Nairobi, the colony's capital, has not really been touched much by the war the white settlers are waging against the Mau Mau terror. You can still walk through the main thoroughfares after midnight alone. Nairobi remains comparatively safe, like a near frontier U.S. town of the 1880s, with Gary Cooper for U.S. marshal. But up-country is another part of the world.

Up in the Aberdares

You drive through the thickly populated Kikuyu reserve, where shaven-headed Kikuyu women stagger under headloads that would shatter the spines of pack mules, and the closely clustered thatched mud huts look like shaggy beehives. Then you come to the edge of the escarpment, and the Rift Valley lies below you like a giant frying pan. Over to the right, the Aberdare range begins to loom, blue and smoky, and that's where the Mau Mau gangs lurk, and strike from. There are no east-west roads across the Aberdares. You have to go round them. And that's where the sprawling white farms are scattered, round the Aberdares and between the Aberdare range and Mount Kenya. When the Mau Mau gangs took to the thick, tangled forests and chilly upper misted slopes, they put the white farmers on a vast perimeter—and on the defensive. The Mau Mau gangs strike and vanish, and the white & black soldiers and police and farmers-on-commando go blundering after them. A commando leader said: "We were doing a little maneuver with some Lancashire Fusiliers. The Fusiliers passed us a tree trunk's breadth away. There were 20 of us, and they never saw us. If we had been Mau Mau!" He made a crude gesture with a calloused hand across his throat.

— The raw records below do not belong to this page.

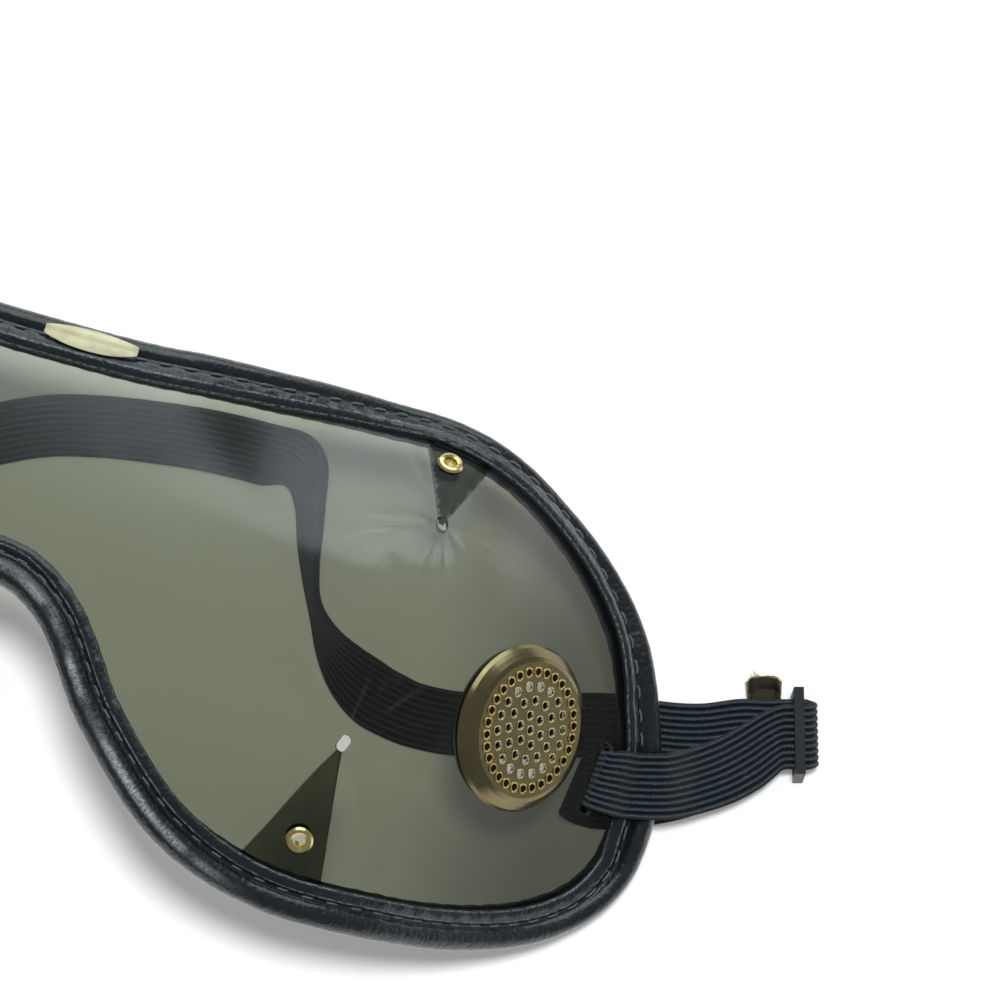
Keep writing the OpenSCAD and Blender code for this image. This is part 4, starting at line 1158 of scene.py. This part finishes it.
# The floor looks white through a little light of its own, which only rays that see it get.
k = Mat("pale_table", (0.82, 0.82, 0.82))
diff = k.node("ShaderNodeBsdfDiffuse", Color=(0.82, 0.82, 0.82, 1))
glow = k.node("ShaderNodeEmission", Color=(1, 1, 1, 1))
path = k.node("ShaderNodeLightPath")
seen = k.math("MAXIMUM", path.outputs["Is Camera Ray"], path.outputs["Is Glossy Ray"])
seen = k.math("MAXIMUM", seen, path.outputs["Is Transmission Ray"])
k.link(k.times(seen, 0.2), glow.inputs["Strength"])
both = k.node("ShaderNodeAddShader")
k.link(diff.outputs[0], both.inputs[0])
k.link(glow.outputs[0], both.inputs[1])
k.link(both.outputs[0], k.t.nodes["Material Output"].inputs["Surface"])
k.t.nodes.remove(k.b)
FLOOR_HALF = 3000
corners = [(-FLOOR_HALF, -FLOOR_HALF, 0), (FLOOR_HALF, -FLOOR_HALF, 0), (FLOOR_HALF, FLOOR_HALF, 0),
           (-FLOOR_HALF, FLOOR_HALF, 0)]
floor = new_mesh("table_top", corners, [(0, 1, 2, 3)], k.m, smooth_faces=False)
floor.location.z = -0.00005

world = bpy.data.worlds.new("studio")
bpy.context.scene.world = world
world.use_nodes = True
back = world.node_tree.nodes["Background"]
back.inputs["Color"].default_value = (0.94, 0.97, 1, 1)
back.inputs["Strength"].default_value = 0.24

view = bpy.context.scene.view_settings
view.view_transform = "Standard"

# The camera that the photo was taken with, as fitted: 580 mm away, 15.5 degrees from straight down.
FOCAL, DISTANCE, AIM = 3.7442, 0.58, (0.0631, 0.0366, 0)
rot, tilt = math.radians(16), math.radians(74.5)
right = Vector((math.cos(rot), math.sin(rot), 0))
ahead = Vector((-math.sin(rot), math.cos(rot), 0))
toward = -ahead * math.cos(tilt) + Vector((0, 0, 1)) * math.sin(tilt)
up = ahead * math.sin(tilt) + Vector((0, 0, 1)) * math.cos(tilt)
cam_data = bpy.data.cameras.new("camera")
cam_data.sensor_width = 36
cam_data.lens = FOCAL * cam_data.sensor_width
cam_data.clip_start, cam_data.clip_end = 0.01, 20
cam = bpy.data.objects.new("camera", cam_data)
bpy.context.scene.collection.objects.link(cam)
place = Vector(AIM) + toward * DISTANCE
cam.matrix_world = Matrix(((right.x, up.x, toward.x, place.x), (right.y, up.y, toward.y, place.y),
                           (right.z, up.z, toward.z, place.z), (0, 0, 0, 1)))
bpy.context.scene.camera = cam
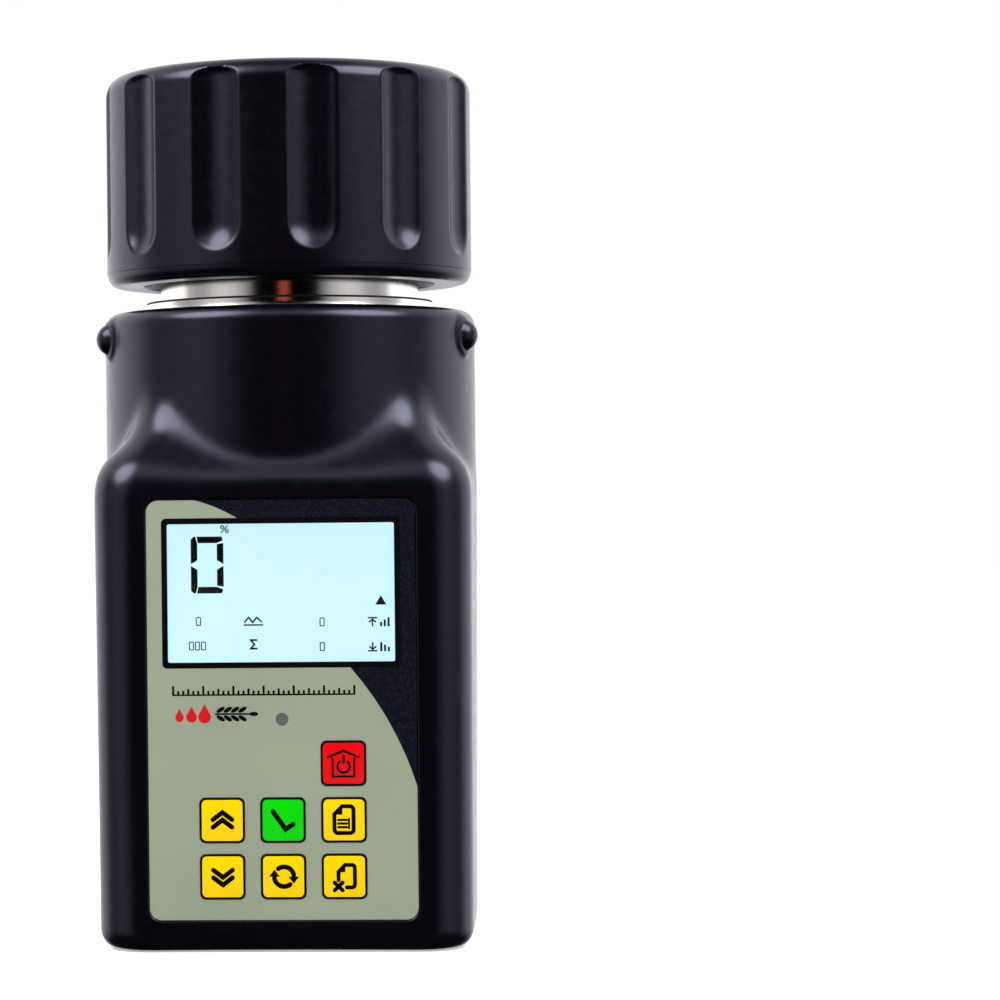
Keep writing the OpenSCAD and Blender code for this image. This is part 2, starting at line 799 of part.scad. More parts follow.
module pressure_plate() {
    color("#d9d6cf") {
        rotate_extrude() {
            translate([0, plate_z + 0.8]) square([plate_r, plate_t - 0.8]);
            translate([0, plate_z]) square([plate_r - 0.8, plate_t]);
            translate([plate_r - 0.8, plate_z + 0.8]) circle(0.8);
        }
        ring(6, stem_r + 0.02, plate_z + plate_t - 0.5, plate_z + plate_t + 3);
    }
}

module plunger_stem() {
    color("#c8cacc") difference() {
        translate([0, 0, plate_z + plate_t]) cylinder(r = stem_r, h = button_z - plate_z - plate_t);
        translate([0, 0, button_z - stem_screw_l]) cylinder(r = 1.65, h = 20);
    }
}

module stem_button() {
    color("#b3262a") difference() {
        translate([0, 0, button_z]) cylinder(r = button_r, h = button_t);
        translate([0, 0, button_z - 1]) cylinder(r = 1.7, h = 6);
        translate([0, 0, button_z + 1]) cylinder(r = 3.2, h = 6);
    }
}

module stem_screw() {
    color("silver") translate([0, 0, button_z + button_t - 0.2]) rotate([180, 0, 0])
        screw(3, 1.8, 1.6, stem_screw_l);
}

main_housing();
base_plate();
base_screws();
battery_door();
battery_tray();
battery();
battery_snap();
battery_leads();
battery_pad();
main_board();
board_screws();
board_chips();
board_sockets();
lcd_frame();
lcd_backlight();
lcd_glass();
lcd_pins();
lcd_lens();
overlay();
key_spacer();
key_circuit();
snap_domes();
keypad_tail();
indicator_lens();
indicator_led();
key_pad("key_power", "#e81010");  // key_power
key_pad("key_report", "#ffd800");  // key_report
key_pad("key_erase", "#ffd800");  // key_erase
key_pad("key_enter", "#10d810");  // key_enter
key_pad("key_cycle", "#ffd800");  // key_cycle
key_pad("key_up", "#ffd800");  // key_up
key_pad("key_down", "#ffd800");  // key_down
measuring_cell();
cell_gasket();
cell_nut();
cell_insulator();
lower_insulator();
centre_electrode();
electrode_nut();
sense_tag();
temperature_probe();
cell_leads();
cap_shell();
thread_insert();
thrust_washer();
plunger_spring();
pressure_plate();
plunger_stem();
stem_button();
stem_screw();
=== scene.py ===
"""Grain moisture meter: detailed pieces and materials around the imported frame."""

import math

import bmesh
import bpy
import numpy as np
from mathutils import Matrix, Vector


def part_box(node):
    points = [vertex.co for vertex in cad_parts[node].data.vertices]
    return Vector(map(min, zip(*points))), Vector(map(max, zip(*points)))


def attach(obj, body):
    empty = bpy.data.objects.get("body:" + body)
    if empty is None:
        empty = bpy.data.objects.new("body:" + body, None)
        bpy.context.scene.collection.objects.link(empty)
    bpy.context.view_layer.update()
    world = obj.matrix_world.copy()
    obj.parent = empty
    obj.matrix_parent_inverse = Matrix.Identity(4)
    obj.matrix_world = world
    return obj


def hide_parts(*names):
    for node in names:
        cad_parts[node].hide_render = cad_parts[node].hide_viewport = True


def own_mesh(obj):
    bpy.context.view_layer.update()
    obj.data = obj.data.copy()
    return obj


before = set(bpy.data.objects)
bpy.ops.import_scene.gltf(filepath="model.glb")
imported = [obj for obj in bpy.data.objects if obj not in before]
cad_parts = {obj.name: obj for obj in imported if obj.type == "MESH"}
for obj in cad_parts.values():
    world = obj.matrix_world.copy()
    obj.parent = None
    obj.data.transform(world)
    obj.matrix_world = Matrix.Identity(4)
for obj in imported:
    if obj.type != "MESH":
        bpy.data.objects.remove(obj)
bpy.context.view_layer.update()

MM = 0.001


# ---------------------------------------------------------------- meshes


def mm_box(node):
    """Lowest and highest corner of a CAD node, in millimetres."""
    lo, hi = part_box(node)
    return np.array(lo) / MM, np.array(hi) / MM


def build(name, points, faces, body=None, material=None, smooth=30.0):
    """A mesh object from points in millimetres, shaded smooth up to an angle."""
    mesh = bpy.data.meshes.new(name)
    mesh.from_pydata((np.asarray(points, float) * MM).tolist(), [], [list(map(int, f)) for f in faces])
    tidy = bmesh.new()
    tidy.from_mesh(mesh)
    bmesh.ops.recalc_face_normals(tidy, faces=tidy.faces)
    tidy.to_mesh(mesh)
    tidy.free()
    shade(mesh, smooth)
    piece = bpy.data.objects.new(name, mesh)
    bpy.context.scene.collection.objects.link(piece)
    if material:
        mesh.materials.append(material)
    if body:
        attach(piece, body)
    return piece


def shade(mesh, smooth):
    """Shades a mesh smooth, apart from edges sharper than an angle in degrees."""
    mesh.shade_smooth()
    mesh.set_sharp_from_angle(angle=math.radians(smooth))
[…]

Thomson's Falls has gone completely Wild West. In the bar of Barry's Hotel, men in checked shirts sat on high stools with gun butts sticking out of black leather holsters. Bearded commando riders shouldered their way in with Sten guns slung on their backs. The flames of a big log fire (it gets cold up here at night) flickered on reckless, sun-wrinkled faces. A pretty woman threw open her white fur coat; round her slim waist was a leather cartridge belt and a bolstered Smith & Wesson.